**OBJECTIVE:** Take the material and output all of it exactly.

**DATASET CONTENT:**
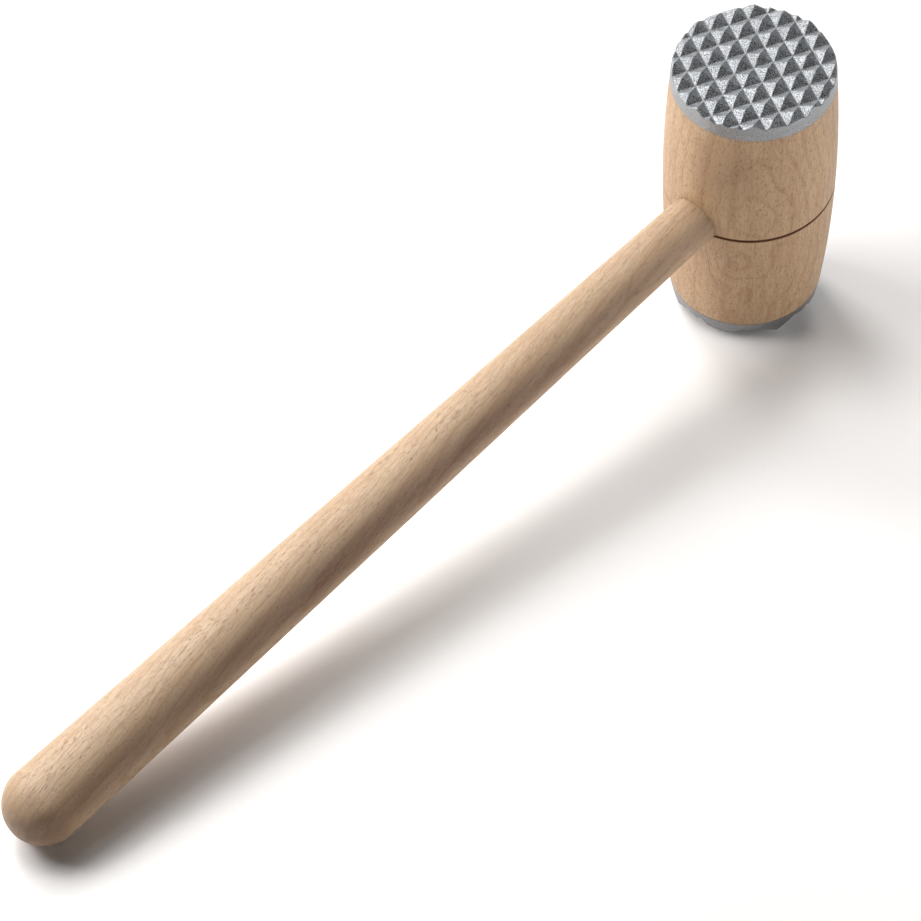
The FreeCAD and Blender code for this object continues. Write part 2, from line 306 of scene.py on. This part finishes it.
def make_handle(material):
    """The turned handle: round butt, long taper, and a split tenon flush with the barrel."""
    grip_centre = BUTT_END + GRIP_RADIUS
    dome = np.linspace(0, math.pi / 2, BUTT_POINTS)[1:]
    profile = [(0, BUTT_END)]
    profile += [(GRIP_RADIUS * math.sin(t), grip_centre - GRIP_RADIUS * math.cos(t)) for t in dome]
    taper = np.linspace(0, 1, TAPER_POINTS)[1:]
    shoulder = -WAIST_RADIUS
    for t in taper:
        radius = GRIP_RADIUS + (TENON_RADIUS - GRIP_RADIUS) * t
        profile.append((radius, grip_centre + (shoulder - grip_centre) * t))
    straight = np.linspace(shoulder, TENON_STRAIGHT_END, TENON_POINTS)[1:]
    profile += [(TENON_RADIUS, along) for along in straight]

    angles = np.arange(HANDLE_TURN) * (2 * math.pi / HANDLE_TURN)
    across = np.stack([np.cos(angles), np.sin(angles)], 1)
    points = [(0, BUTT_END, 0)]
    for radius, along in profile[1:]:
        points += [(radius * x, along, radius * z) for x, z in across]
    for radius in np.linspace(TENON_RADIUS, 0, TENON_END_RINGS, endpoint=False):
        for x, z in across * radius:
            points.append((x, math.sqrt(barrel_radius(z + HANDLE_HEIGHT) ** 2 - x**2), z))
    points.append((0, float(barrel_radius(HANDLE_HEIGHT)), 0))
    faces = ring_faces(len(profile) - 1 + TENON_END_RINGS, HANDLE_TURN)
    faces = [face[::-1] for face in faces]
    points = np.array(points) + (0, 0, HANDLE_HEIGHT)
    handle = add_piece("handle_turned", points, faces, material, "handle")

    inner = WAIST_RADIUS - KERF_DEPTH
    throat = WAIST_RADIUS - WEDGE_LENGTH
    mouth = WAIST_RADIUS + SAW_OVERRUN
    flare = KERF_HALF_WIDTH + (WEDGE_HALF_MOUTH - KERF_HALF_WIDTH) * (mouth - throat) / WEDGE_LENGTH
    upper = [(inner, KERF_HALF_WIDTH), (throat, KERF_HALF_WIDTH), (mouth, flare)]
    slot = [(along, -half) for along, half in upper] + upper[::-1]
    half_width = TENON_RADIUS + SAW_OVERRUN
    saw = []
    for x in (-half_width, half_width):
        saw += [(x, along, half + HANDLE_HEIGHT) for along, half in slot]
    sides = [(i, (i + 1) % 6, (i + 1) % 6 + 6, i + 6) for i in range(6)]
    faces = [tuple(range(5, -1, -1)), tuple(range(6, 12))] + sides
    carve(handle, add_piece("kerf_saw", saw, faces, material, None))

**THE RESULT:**
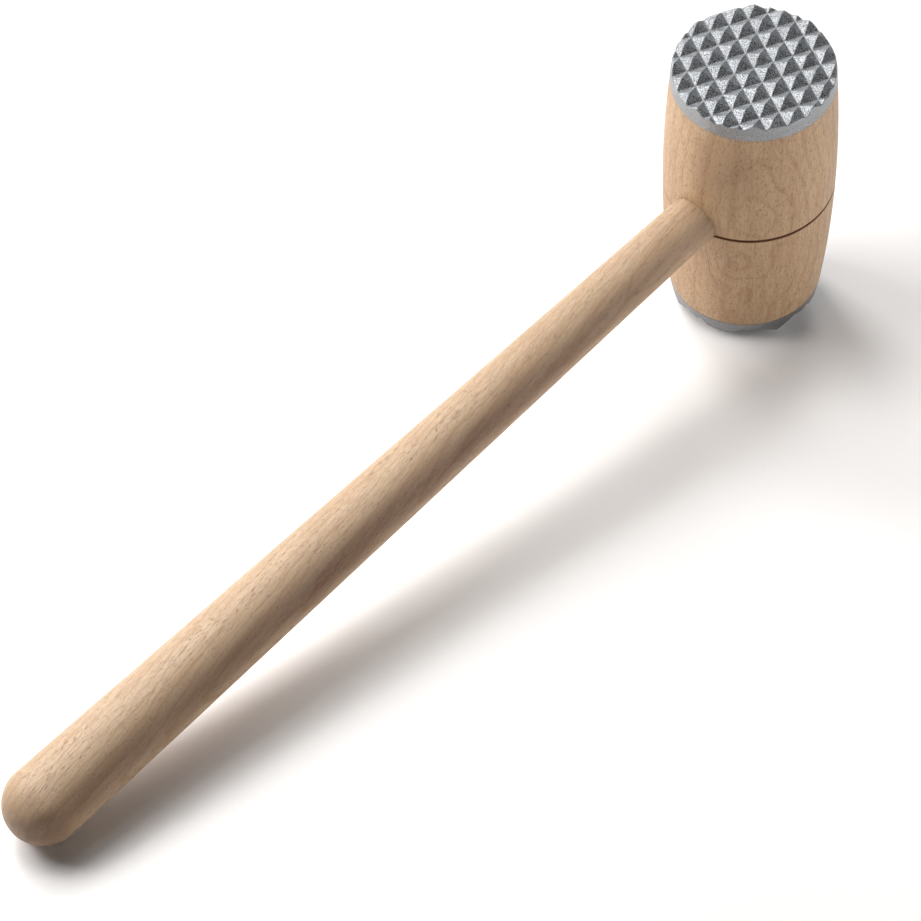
The FreeCAD and Blender code for this object continues. Write part 2, from line 306 of scene.py on. This part finishes it.
def make_handle(material):
    """The turned handle: round butt, long taper, and a split tenon flush with the barrel."""
    grip_centre = BUTT_END + GRIP_RADIUS
    dome = np.linspace(0, math.pi / 2, BUTT_POINTS)[1:]
    profile = [(0, BUTT_END)]
    profile += [(GRIP_RADIUS * math.sin(t), grip_centre - GRIP_RADIUS * math.cos(t)) for t in dome]
    taper = np.linspace(0, 1, TAPER_POINTS)[1:]
    shoulder = -WAIST_RADIUS
    for t in taper:
        radius = GRIP_RADIUS + (TENON_RADIUS - GRIP_RADIUS) * t
        profile.append((radius, grip_centre + (shoulder - grip_centre) * t))
    straight = np.linspace(shoulder, TENON_STRAIGHT_END, TENON_POINTS)[1:]
    profile += [(TENON_RADIUS, along) for along in straight]

    angles = np.arange(HANDLE_TURN) * (2 * math.pi / HANDLE_TURN)
    across = np.stack([np.cos(angles), np.sin(angles)], 1)
    points = [(0, BUTT_END, 0)]
    for radius, along in profile[1:]:
        points += [(radius * x, along, radius * z) for x, z in across]
    for radius in np.linspace(TENON_RADIUS, 0, TENON_END_RINGS, endpoint=False):
        for x, z in across * radius:
            points.append((x, math.sqrt(barrel_radius(z + HANDLE_HEIGHT) ** 2 - x**2), z))
    points.append((0, float(barrel_radius(HANDLE_HEIGHT)), 0))
    faces = ring_faces(len(profile) - 1 + TENON_END_RINGS, HANDLE_TURN)
    faces = [face[::-1] for face in faces]
    points = np.array(points) + (0, 0, HANDLE_HEIGHT)
    handle = add_piece("handle_turned", points, faces, material, "handle")

    inner = WAIST_RADIUS - KERF_DEPTH
    throat = WAIST_RADIUS - WEDGE_LENGTH
    mouth = WAIST_RADIUS + SAW_OVERRUN
    flare = KERF_HALF_WIDTH + (WEDGE_HALF_MOUTH - KERF_HALF_WIDTH) * (mouth - throat) / WEDGE_LENGTH
    upper = [(inner, KERF_HALF_WIDTH), (throat, KERF_HALF_WIDTH), (mouth, flare)]
    slot = [(along, -half) for along, half in upper] + upper[::-1]
    half_width = TENON_RADIUS + SAW_OVERRUN
    saw = []
    for x in (-half_width, half_width):
        saw += [(x, along, half + HANDLE_HEIGHT) for along, half in slot]
    sides = [(i, (i + 1) % 6, (i + 1) % 6 + 6, i + 6) for i in range(6)]
    faces = [tuple(range(5, -1, -1)), tuple(range(6, 12))] + sides
    carve(handle, add_piece("kerf_saw", saw, faces, material, None))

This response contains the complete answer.